● **TASK REQUIREMENTS**:
Give back only the lines in the records below from the one with "plug_front_y = plug_back_y" to the one with "bpy.context.scene.collection.objects.link(empty)", both inclusive, word for word.

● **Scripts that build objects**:
-- BEGIN --

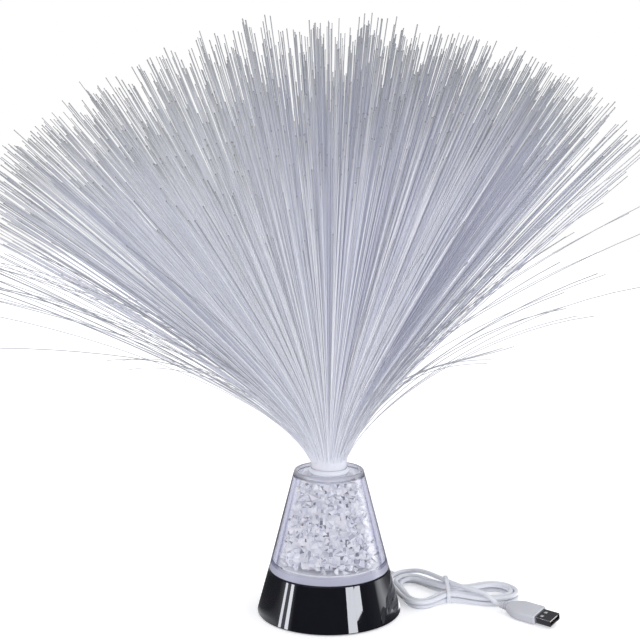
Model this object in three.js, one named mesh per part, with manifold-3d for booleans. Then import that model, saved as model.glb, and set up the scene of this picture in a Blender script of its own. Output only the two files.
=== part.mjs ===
// A fibre optic table lamp: a black conical base with its electronics, a clear cone filled with acrylic
// ice, a lift-out spray of optical fibres, and a USB lead folded into a tied hank.
// Millimetres, +Z up. The origin is the middle of the foot pad's flat underside.
import * as THREE from "three";
import { mergeVertices } from "three/addons/utils/BufferGeometryUtils.js";
import Module from "manifold-3d";

const wasm = await Module();
wasm.setup();

// Clearances
const FIT_GAP = 0.3;
const CUT_OVERRUN = 1;
const FUSE_DEPTH = 0.6;
const MERGE_DISTANCE = 0.0001;

// Base shell
const BASE_RADIUS = 49;
const SEAM_RADIUS = 40.9;
const SEAM_HEIGHT = 29.7;
const SEAM_CHAMFER = 0.4;
const BASE_WALL = 2.4;
const DECK_THICKNESS = 2.4;
const DECK_WIDTH = 9.4;
const SHELL_LIFT = 0.7;

// Foot pad and bottom plate
const PAD_INSET = 18;
const PAD_THICKNESS = 1.6;
const PLATE_THICKNESS = 2.6;
const PLATE_SCREWS = 3;
const PLATE_SCREW_AZIMUTH = 30;
const PLATE_SCREW_INSET = 2.9;
const BOSS_RADIUS = 3.1;
const PLATE_SCREW_RADIUS = 1.1;
const PLATE_SCREW_LENGTH = 8;
const PLATE_SCREW_HEAD_RADIUS = 2.4;
const PLATE_SCREW_HEAD_HEIGHT = 1.3;

// Light board
const BOARD_BOTTOM = 17.6;
const BOARD_THICKNESS = 1.6;
const BOARD_INSET = 8;
const POST_RADIUS = 2.6;
const POSTS = 3;
const POST_AZIMUTH = 90;
const POST_INSET = 5;
const BOARD_SCREW_RADIUS = 0.9;
const BOARD_SCREW_LENGTH = 5;
const BOARD_SCREW_HEAD_RADIUS = 1.9;
const BOARD_SCREW_HEAD_HEIGHT = 1.1;
const LED_RADIUS = 2.5;
const LED_RIM = 0.35;
const LED_RIM_HEIGHT = 0.8;
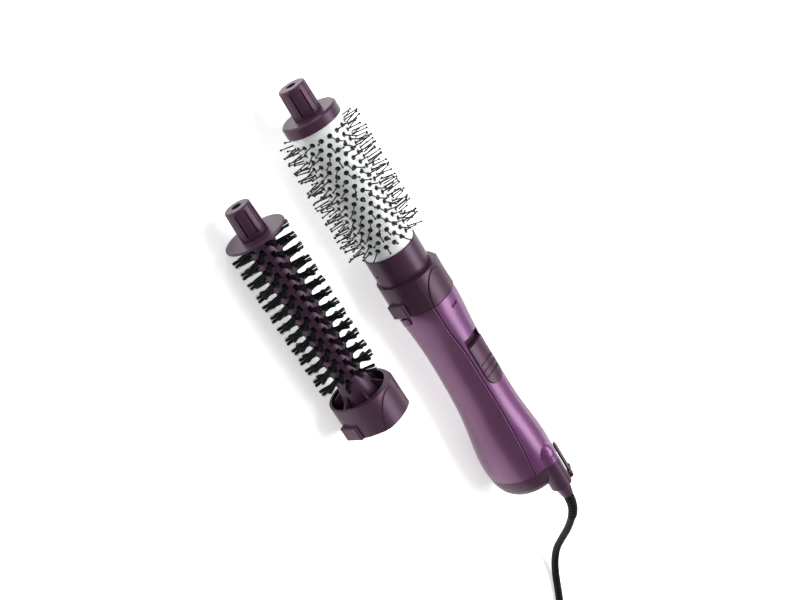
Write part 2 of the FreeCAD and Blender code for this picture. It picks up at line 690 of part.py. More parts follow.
# ---- motor, impeller and heater -------------------------------------------------------
motor_end = motor_x + motor_length
can = rod(motor_x, motor_end, motor_radius).cut(rod(motor_x + 1.5, motor_end - 1.5, 12.4))
save("motor_can", can.cut(rod(motor_x - 1, motor_end + 1, shaft_radius + 0.05)))
save("motor_shaft", rod(motor_x - 1.2, impeller_x + impeller_width + 1.5, shaft_radius))
mount_x = motor_x + 6
mount_end = mount_x + 14
fin_slab = loft(stations, shell_wall + 0.1).common(box(mount_x, mount_end, -40, 40, -40, 40))
fin = box(mount_x, mount_end, 10, 40, -1.0, 1.0)
fins = [turned(fin, angle).common(fin_slab) for angle in (30, 150, 270)]
mount = rod(mount_x, mount_end, motor_radius + 1.6).fuse(fins)
save("motor_mount", mount.cut(rod(mount_x - 1, mount_end + 1, motor_radius)))
blades = []
blade = box(impeller_x, impeller_x + impeller_width, 3.5, impeller_radius, -0.5, 0.5)
blade.rotate(V(impeller_x + impeller_width / 2, 0, 0), AXIS_Y, 32)
for i in range(7):
    blades.append(turned(blade, 360.0 / 7 * i))
impeller = rod(impeller_x, impeller_x + impeller_width, 4.5).fuse(blades)
impeller = impeller.common(rod(impeller_x, impeller_x + impeller_width, impeller_radius))
save("impeller", impeller.cut(rod(impeller_x - 1, impeller_x + 20, shaft_radius)))

heater_end = heater_x + heater_length
save("heater_tube", tube(heater_x, heater_end, heater_radius, heater_radius - 0.5, 0, heater_z))
arm = 9.3
board_x = heater_x + 3
board_end = heater_end - 14
board = box(board_x, board_end, -arm, arm, heater_z - 0.4, heater_z + 0.4)
board = board.fuse(box(board_x, board_end, -0.4, 0.4, heater_z - arm, heater_z + arm))
foot = heater_radius - 0.6
feet = box(board_x, board_x + 3, -foot, foot, heater_z - 0.4, heater_z + 0.4)
more_feet = box(board_end - 3, board_end, -foot, foot, heater_z - 0.4, heater_z + 0.4)
save("heater_board", board.fuse([feet, more_feet]))
coil_wire = 0.5
coil_length = board_end - board_x - 16
helix = Part.makeHelix(coil_length / 9, coil_length, arm + coil_wire + 0.05)
ring = Part.Wire([Part.makeCircle(coil_wire, V(arm + coil_wire + 0.05, 0, 0), AXIS_Y)])
coil = Part.Wire(helix).makePipeShell([ring], True, True)
coil.rotate(V(0, 0, 0), AXIS_Y, 90)
coil.translate(V(board_x + 8, 0, heater_z))
save("heater_coil", coil)
save("thermostat", box(board_end + 0.1, board_end + 3.4, -4.5, 4.5, heater_z - 3.5, heater_z + 3.5))
board_disc = rod(motor_x - 4.4, motor_x - 3.2, 11.0)
legs = [rod(motor_x - 3.3, motor_x - 0.02, 0.8, y, -6) for y in (-6, 6)]
save("diode_board", board_disc.fuse(legs).cut(rod(motor_x - 5, motor_x, 2.0)))
clamp_x = 149.0
clamp = box(clamp_x, band_seam_x - 1.5, -6.5, 6.5, 17.4, 22.0)
save("cord_clamp", clamp)
lead_z = 17.2
leads = [rod(switch_end_x - 4.0, clamp_x - 0.1, 0.9, y, lead_z) for y in (-4.6, 4.6)]
save("power_leads", Part.makeCompound(leads))

# ---- strain relief, cord and plug -----------------------------------------------------
droop = math.radians(relief_droop)


def relief_point(share):
    angle = droop * share
    return V(hood_end_x + relief_bend * math.sin(angle), 0,
             outlet_z - relief_bend * (1 - math.cos(angle)))


def relief_direction(share):
    angle = droop * share
    return V(math.cos(angle), 0, -math.sin(angle))


rings = []
for i in range(7):
    share = i / 6
    radius = relief_radius + (relief_end_radius - relief_radius) * share
    rings.append(Part.Wire([Part.makeCircle(radius, relief_point(share), relief_direction(share))]))
save("cord_guard", Part.makeLoft(rings, True, False))

# The cord's route in the row's frame, from the strain relief to the coil on the table.
cord_start = relief_point(1.0) + to_table
print("cord starts at", cord_start, "towards", relief_direction(1.0))
route = [
    cord_start,
    V(221.9, 40.6, 36.85),
    V(233.0, 40.0, 25.0),
    V(245.5, 38.5, 12.8),
    V(263.0, 34.5, 4.4),
    V(284.0, 24.0, 3.2),
    V(306.0, 8.0, 3.2),
    V(328.0, -11.0, 3.2),
    V(345.5, -17.0, 3.2),
]
coil_centre = V(368.0, 22.0, 0)
coil_mean = 35.0
coil_band = 12.3             # half of the coil's radial width
coil_height = 12.4


def cord_tube(points, radius):
    """Straight runs joined by tangent arcs, as large as the two runs beside each allow."""
    edges = []
    start = points[0]
    for before, corner, after in zip(points, points[1:], points[2:]):
        back = before - corner
        ahead = after - corner
        turn = math.pi - back.getAngle(ahead)
        trim = 0.45 * min(back.Length, ahead.Length)
        arc_radius = trim / math.tan(turn / 2)
        print("cord arc radius %.1f, turn %.0f degrees" % (arc_radius, math.degrees(turn)))
        back.normalize()
        ahead.normalize()
        enter = corner + back * trim
        leave = corner + ahead * trim
        inward = (back + ahead).normalize()
        middle = corner + inward * (arc_radius / math.cos(turn / 2) - arc_radius)
        edges.append(Part.makeLine(start, enter))
        edges.append(Part.Arc(enter, middle, leave).toShape())
        start = leave
    edges.append(Part.makeLine(start, points[-1]))
    path = Part.Wire(edges)
    profile = Part.Wire([Part.makeCircle(radius, points[0], points[1] - points[0])])
    solid = path.makePipeShell([profile], True, False)
    print("cord tube length %.1f, volume %.1f of %.1f" % (
        path.Length, solid.Volume, math.pi * radius ** 2 * path.Length))
    return solid


def save_placed(name, shape):
    shape.exportStep("parts/" + name + ".step")


ring = Part.makeCylinder(coil_mean + coil_band, coil_height, coil_centre, AXIS_Z)
ring = ring.cut(Part.makeCylinder(coil_mean - coil_band, coil_height, coil_centre, AXIS_Z))
ring = ring.makeFillet(3.0, ring.Edges)
save_placed("cord_coil", ring)
tie_y = coil_centre.y + coil_mean
tie = Part.makeBox(7.0, 2 * coil_band + 3.2, coil_height + 1.0,
                   V(coil_centre.x - 3.5, tie_y - coil_band - 1.6, 0.0))
slot = Part.makeBox(9.0, 2 * coil_band + 1.0, coil_height + 0.2,
                    V(coil_centre.x - 4.5, tie_y - coil_band - 0.5, -0.1))
save_placed("coil_tie", tie.cut(slot))

# The plug lies beside the coil, its pins along +Y; a short tail of cord leads to it.
plug_x = coil_centre.x + coil_mean + coil_band - cord_radius
plug_back_y = coil_centre.y + 30.0
plug_guard_length = 20.0
plug_body_length = 30.0
plug_half_width = 17.5
plug_half_height = 13.4
plug_pin_radius = 2.4
plug_pin_length = 19.0
plug_pin_spacing = 19.0
tail_start = V(plug_x, coil_centre.y + 17.0, 10.4)
tail_way = V(plug_x, plug_back_y, plug_half_height) - tail_start
tail = Part.makeCylinder(cord_radius, tail_way.Length, tail_start, tail_way)
save_placed("cord", Part.makeCompound([cord_tube(route, cord_radius), tail]))


def plug_section(y, half_width, half_height):
    """A stadium across Y."""
    round_end = min(half_height, half_width - 0.5)
    straight = half_width - round_end
    z = plug_half_height
    corners = [V(plug_x - straight, y, z + round_end), V(plug_x + straight, y, z + round_end),
               V(plug_x + straight, y, z - round_end), V(plug_x - straight, y, z - round_end)]
    return Part.Wire([
        Part.makeLine(corners[0], corners[1]),
        Part.Arc(corners[1], V(plug_x + half_width, y, z), corners[2]).toShape(),
        Part.makeLine(corners[2], corners[3]),
        Part.Arc(corners[3], V(plug_x - half_width, y, z), corners[0]).toShape(),
    ])


plug_front_y = plug_back_y + plug_guard_length + plug_body_length
shape_steps = [
    (plug_back_y, 3.9, 3.3),
    (plug_back_y + plug_guard_length, 5.4, 4.4),
    (plug_back_y + plug_guard_length + 6.0, 10.5, 8.8),
    (plug_back_y + plug_guard_length + 14.0, 15.5, 12.0),
    (plug_front_y - 6.0, plug_half_width, plug_half_height),
    (plug_front_y, plug_half_width, plug_half_height),
]
plug = Part.makeLoft([plug_section(*step) for step in shape_steps], True, True)
save_placed("plug_body", plug)
pins = []
for side in (-1, 1):
    start = V(plug_x + side * plug_pin_spacing / 2, plug_front_y, plug_half_height)
    pin = Part.makeCylinder(plug_pin_radius, plug_pin_length, start, AXIS_Y)
    end = [edge for edge in pin.Edges
           if edge.BoundBox.YMin > plug_front_y + plug_pin_length - 0.1]
    pins.append(pin.makeFillet(1.2, end))
save_placed("plug_pins", Part.makeCompound(pins))
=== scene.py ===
# %% [markdown]
# # A hot air brush with two heads
#
# This brush blows warm air through a round head. The head in use has a white perforated
# barrel with rows of ball-tipped pins. A second head with fans of bristle lies beside it.
# The CAD model gives every piece its size and place, and this script gives it its looks.

# %% Load the frame and open the toolbox
import math
import random

import bpy
from mathutils import Matrix, Vector


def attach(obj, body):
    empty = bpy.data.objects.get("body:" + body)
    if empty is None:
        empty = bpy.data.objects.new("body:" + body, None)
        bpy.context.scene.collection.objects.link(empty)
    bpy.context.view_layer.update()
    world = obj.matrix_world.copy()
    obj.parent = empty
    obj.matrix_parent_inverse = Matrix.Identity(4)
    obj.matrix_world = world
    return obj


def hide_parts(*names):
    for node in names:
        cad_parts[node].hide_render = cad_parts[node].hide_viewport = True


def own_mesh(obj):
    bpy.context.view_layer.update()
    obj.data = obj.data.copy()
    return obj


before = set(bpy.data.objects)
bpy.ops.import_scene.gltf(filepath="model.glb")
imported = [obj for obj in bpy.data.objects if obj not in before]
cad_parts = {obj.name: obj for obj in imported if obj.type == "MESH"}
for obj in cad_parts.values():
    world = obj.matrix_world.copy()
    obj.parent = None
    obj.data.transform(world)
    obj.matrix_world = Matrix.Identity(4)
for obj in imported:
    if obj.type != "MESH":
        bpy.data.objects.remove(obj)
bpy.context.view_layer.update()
MM = 0.001

# %% [markdown]
# ## Camera, floor and light
#
# A catalogue picture of a long tool is often taken from above with the camera rolled, so
# that the tool lies across the frame. The camera is placed by its own three directions: where
# it looks, its right and its down. A matrix made of those three columns is simpler to get
# right than three angles.

# %% Camera
aim = Vector((-0.01475, 0.03077, 0.020992))
look = Vector((0.414693, 0.614761, -0.670894)).normalized()
down = Vector((0.772531, -0.627456, -0.097440))
down = (down - look * down.dot(look)).normalized()
right = down.cross(look).normalized()
camera_distance = 0.9474
camera_data = bpy.data.cameras.new("camera")
camera_data.lens = 60.75
camera_data.sensor_width = 36.0
camera = bpy.data.objects.new("camera", camera_data)
bpy.context.scene.collection.objects.link(camera)
turn = Matrix((right, -down, -look)).transposed().to_4x4()
camera.matrix_world = Matrix.Translation(aim - look * camera_distance) @ turn
bpy.context.scene.camera = camera
print("camera at", [round(value, 3) for value in camera.location])

# %% [markdown]
# The object lies on a white table that glows a little, as a photographer's light table does,
# so shadows stay faint. A large soft light overhead gives the long highlights that gloss
# plastic needs, and smaller ones at the tip's side and behind draw the edges.

# %% Floor, lights and world
table_side = 8.0
table_glow = 0.55
room_light = 0.32
bpy.ops.mesh.primitive_plane_add(size=table_side, location=(0, 0, 0))
floor = bpy.context.object
floor.name = "table_top"
paper = bpy.data.materials.new("white table")
paper.use_nodes = True
paper_shader = paper.node_tree.nodes["Principled BSDF"]
paper_shader.inputs["Base Color"].default_value = (0.93, 0.93, 0.93, 1)
paper_shader.inputs["Roughness"].default_value = 0.9
paper_shader.inputs["Specular IOR Level"].default_value = 0.1
paper_shader.inputs["Emission Color"].default_value = (1, 1, 1, 1)
paper_shader.inputs["Emission Strength"].default_value = table_glow
floor.data.materials.append(paper)


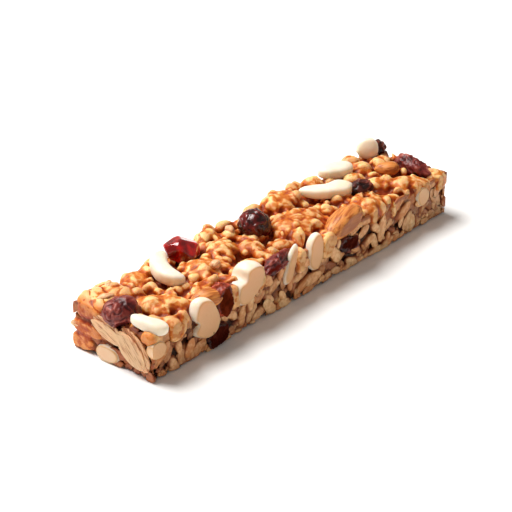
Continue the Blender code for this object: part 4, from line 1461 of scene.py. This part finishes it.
def makeCamera():
    azimuth, elevation = math.radians(view["azimuth"]), math.radians(view["elevation"])
    back = Vector((
        math.sin(azimuth) * math.cos(elevation), -math.cos(azimuth) * math.cos(elevation),
        math.sin(elevation),
    ))
    right = Vector((math.cos(azimuth), math.sin(azimuth), 0.0))
    up = back.cross(right)
    lens = bpy.data.cameras.new("camera")
    lens.lens = view["lens"]
    lens.sensor_width = view["sensor"]
    lens.clip_start = 0.01
    camera = bpy.data.objects.new("camera", lens)
    bpy.context.scene.collection.objects.link(camera)
    stand = (right * view["right"] + up * view["up"] + back * view["distance"]) * mm + barMiddle
    camera.matrix_world = Matrix.Translation(stand) @ Matrix((right, up, back)).transposed().to_4x4()
    bpy.context.scene.camera = camera


studio = {
    "floor": sRgb(252, 252, 252), "floorHalf": 3.0, "floorRoughness": 0.9, "floorLevel": -0.0002,
    "key": {"place": (-0.13, 0.43, 0.73), "size": 0.6, "power": 12.4, "tint": (1.0, 0.99, 0.97)},
    "fill": {"place": (0.15, -0.75, 0.30), "size": 0.6, "power": 0.4, "tint": (1.0, 0.86, 0.70)},
    "front": {"place": (-0.75, -0.25, 0.25), "size": 0.5, "power": 0.02, "tint": (1.0, 0.90, 0.80)},
    "room": 0.24,
    "roomTint": (1.0, 0.94, 0.87, 1.0),
}


def makeStudio():
    shape = bmesh.new()
    bmesh.ops.create_grid(shape, x_segments=1, y_segments=1, size=studio["floorHalf"])
    floor = newPiece("floor", shape)
    paper, _, shader = finishBase("floor paper", studio["floorRoughness"])
    shader.inputs["Base Color"].default_value = studio["floor"]
    floor.data.materials.append(paper)
    floor.location.z = studio["floorLevel"]
    for name in ("key", "fill", "front"):
        look = studio[name]
        lamp = bpy.data.lights.new(name, "AREA")
        lamp.shape = "DISK"
        lamp.size = look["size"]
        lamp.energy = look["power"]
        lamp.color = look["tint"]
        holder = bpy.data.objects.new(name, lamp)
        bpy.context.scene.collection.objects.link(holder)
        holder.location = look["place"]
        away = Vector(look["place"]) - Vector((0, 0, 0.01))
        holder.rotation_euler = away.to_track_quat("Z", "Y").to_euler()
    room = bpy.data.worlds.new("room")
    room.use_nodes = True
    room.node_tree.nodes["Background"].inputs["Color"].default_value = studio["roomTint"]
    room.node_tree.nodes["Background"].inputs["Strength"].default_value = studio["room"]
    bpy.context.scene.world = room
    bpy.context.scene.view_settings.view_transform = "Standard"


makeCamera()
makeStudio()
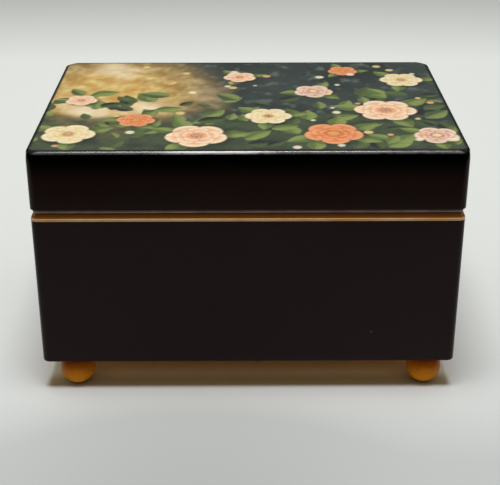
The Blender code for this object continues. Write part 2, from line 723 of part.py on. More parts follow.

-- END --

● **FINAL RESULT**:
plug_front_y = plug_back_y + plug_guard_length + plug_body_length
shape_steps = [
    (plug_back_y, 3.9, 3.3),
    (plug_back_y + plug_guard_length, 5.4, 4.4),
    (plug_back_y + plug_guard_length + 6.0, 10.5, 8.8),
    (plug_back_y + plug_guard_length + 14.0, 15.5, 12.0),
    (plug_front_y - 6.0, plug_half_width, plug_half_height),
    (plug_front_y, plug_half_width, plug_half_height),
]
plug = Part.makeLoft([plug_section(*step) for step in shape_steps], True, True)
save_placed("plug_body", plug)
pins = []
for side in (-1, 1):
    start = V(plug_x + side * plug_pin_spacing / 2, plug_front_y, plug_half_height)
    pin = Part.makeCylinder(plug_pin_radius, plug_pin_length, start, AXIS_Y)
    end = [edge for edge in pin.Edges
           if edge.BoundBox.YMin > plug_front_y + plug_pin_length - 0.1]
    pins.append(pin.makeFillet(1.2, end))
save_placed("plug_pins", Part.makeCompound(pins))
=== scene.py ===
# %% [markdown]
# # A hot air brush with two heads
#
# This brush blows warm air through a round head. The head in use has a white perforated
# barrel with rows of ball-tipped pins. A second head with fans of bristle lies beside it.
# The CAD model gives every piece its size and place, and this script gives it its looks.

# %% Load the frame and open the toolbox
import math
import random

import bpy
from mathutils import Matrix, Vector


def attach(obj, body):
    empty = bpy.data.objects.get("body:" + body)
    if empty is None:
        empty = bpy.data.objects.new("body:" + body, None)
        bpy.context.scene.collection.objects.link(empty)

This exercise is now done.